Problem requirements
Give the count of lines in the data that include the string "from", with no added remarks.

Recorded data
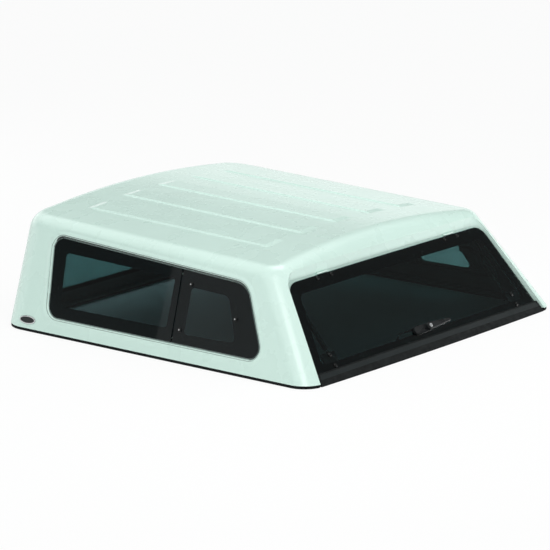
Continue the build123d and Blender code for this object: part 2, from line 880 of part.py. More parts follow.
def strut_tube():
    """Right-hand gas strut cylinder: eye, hollow tube and end gland."""
    end = strut_tube_share * strut_length()
    eye = extrude(Circle(strut_tube_radius), amount=strut_eye_width / 2, both=True)
    tube = along_strut(0, end, strut_tube_radius)
    bore = along_strut(2 * strut_tube_radius, end - strut_gland, strut_bore_radius)
    hole = strut_rod_radius + running_fit
    gland = along_strut(end - 2 * strut_gland, end + strut_gland, hole)
    flats = Box(3 * strut_tube_radius, 3 * strut_tube_radius, strut_tube_radius)
    side = strut_eye_width / 2 + strut_tube_radius / 2
    body = eye + tube - bore - gland
    body -= Pos(0, 0, side) * flats
    body -= Pos(0, 0, -side) * flats
    body -= Cylinder(strut_pin_radius + running_fit, big / 5)
    return in_door(strut_frame() * body)


def strut_rod():
    """Right-hand gas strut rod with its piston, eye and cross pin."""
    length = strut_length()
    start = 2 * strut_tube_radius + strut_piston_gap
    body = along_strut(start, length, strut_rod_radius)
    body += along_strut(start, start + strut_piston_length, strut_bore_radius - side_play)
    eye = Pos(length, 0, 0)
    body += eye * Cylinder(clevis_tip, strut_eye_width)
    body += eye * Cylinder(strut_pin_radius, clevis_gap - 2 * soft_gap)
    return in_door(strut_frame() * body)


def badge_plate():
    """Blank oval plate on the left side wall."""
    face = Pos(-badge_y, up_side(badge_z)) * Ellipse(badge_length / 2, badge_height / 2)
    return plate(side_plane(), face, -badge_thickness, badge_thickness)


def build():
    os.makedirs("parts", exist_ok=True)
    parts = {"shell": shell()}
    front, left, right = base_seal()
    parts["base_seal_front"] = front
    parts["base_seal_left"] = left
    parts["base_seal_right"] = right
    parts.update(mirrored(vent_fittings(side_window())))
    glass, gasket = front_window()
    parts["front_window_glass"] = glass
    parts["front_window_gasket"] = gasket
    parts["rear_door_glass"] = door_glass()
    parts["rear_door_rail"] = door_rail()
    parts["rear_door_rail_seal"] = door_rail_seal()
    parts["rear_door_seal"] = door_seal()
    for name, x in (("left", -hinge_x), ("right", hinge_x)):
        parts[name + "_hinge_fixed_leaf"] = hinge_fixed_leaf(x)
        parts[name + "_hinge_door_leaf"] = hinge_door_leaf(x)
    parts["handle_base"] = handle_base()
    parts["handle_lever"] = handle_lever()
    parts["lock_barrel"] = lock_barrel()
    parts["lock_cam"] = lock_cam()
    parts["right_lock_rod"] = lock_rod(1)
    parts["left_lock_rod"] = lock_rod(-1)
    sides = {
        "striker": striker(),
        "latch_bracket": latch_bracket(),
        "strut_bracket": strut_bracket(),
        "strut_tube": strut_tube(),
        "strut_rod": strut_rod(),
    }
    for name, solid in sides.items():
        parts["right_" + name] = solid
        parts["left_" + name] = mirror(solid, about=Plane.YZ)
    parts["badge_plate"] = badge_plate()
    for name, solid in parts.items():
        export_step(solid, "parts/" + name + ".step")


build()
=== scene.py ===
from math import cos, radians, sin, tan, pi

import bmesh
import bpy
from mathutils import Matrix, Vector


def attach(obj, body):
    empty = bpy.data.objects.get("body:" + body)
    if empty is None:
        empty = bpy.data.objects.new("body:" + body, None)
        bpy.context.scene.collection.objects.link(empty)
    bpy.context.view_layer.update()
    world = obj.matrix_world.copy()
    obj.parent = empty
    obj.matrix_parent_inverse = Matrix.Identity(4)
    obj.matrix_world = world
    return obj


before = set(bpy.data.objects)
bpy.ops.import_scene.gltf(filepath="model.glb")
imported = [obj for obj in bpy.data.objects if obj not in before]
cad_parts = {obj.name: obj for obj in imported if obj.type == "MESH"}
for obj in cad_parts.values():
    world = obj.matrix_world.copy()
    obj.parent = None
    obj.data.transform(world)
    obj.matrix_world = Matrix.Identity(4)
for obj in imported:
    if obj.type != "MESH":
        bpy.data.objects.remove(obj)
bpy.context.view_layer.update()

bl_info = {
    "name": "Pickup Truck Canopy",
    "version": (1, 0, 0),
    "blender": (4, 5, 0),
    "location": "View3D > Sidebar > Canopy",
    "description": "Finishes and fittings of a fibreglass canopy for a pickup tray",
    "category": "Object",
}

ROOT = "canopy"
DOOR = "rear_door"
HANDLE = "door_handle"
SIDES = ((-1, "left"), (1, "right"))
# Turns a shape over, so that it points into the shell
INWARD = Matrix.Rotation(pi, 4, "X")


# Settings


def length(name, description, default):
    return bpy.props.FloatProperty(
        name=name, description=description, default=default, unit="LENGTH", subtype="DISTANCE"
    )


def angle(name, description, degrees):
    return bpy.props.FloatProperty(
        name=name, description=description, default=radians(degrees), unit="ROTATION",
        subtype="ANGLE"
    )


def colour(name, description, default):
    return bpy.props.FloatVectorProperty(
        name=name, description=description, default=default, size=3, min=0, max=1, subtype="COLOR"
    )


def amount(name, description, default):
    return bpy.props.FloatProperty(name=name, description=description, default=default, min=0)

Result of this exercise
3